My memories must be painful; I can't even talk about them without going off into a deluge of delusional fantasy.  You get the gist.  L’shana Tova.




2 comments:

  1. thats a mad post man, I love the way you write, and I like the chillin music in the background too! Nice one.

    ReplyDelete
  2. Jimmy,

    I love you kid.

    I love this passage:

    So do I let 5,770 years wash down the drain because I am too lazy, disinterested, or insolent to bear the torch of tradition; it seems like that would leave a stained ring of guilt on the font of my conscience. But on the other hand, should I really winnow the amount of minnows in the pond because of my dad's lackadaisical insistence that I marry a Jewish woman?

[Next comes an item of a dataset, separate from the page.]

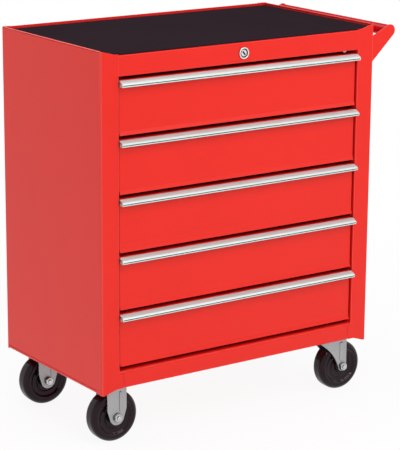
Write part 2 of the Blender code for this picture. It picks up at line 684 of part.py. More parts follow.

Although, college opens your eyes in many respects –for me it dilated my pupils to the fact that there was no dearth of beautiful Jewish women –it’s only shortly after you pass through the eye of a needle’s ingress into the ‘real world’ that you realize that you were duped by that alma mater of yours -that it truly was a microcosm for absolutely nothing.

    I really like this passage/description: ...leave a stained ring of guilt on the font of my conscience..


    Love you so much. And, an unusual phenomenon between relatives - I like you.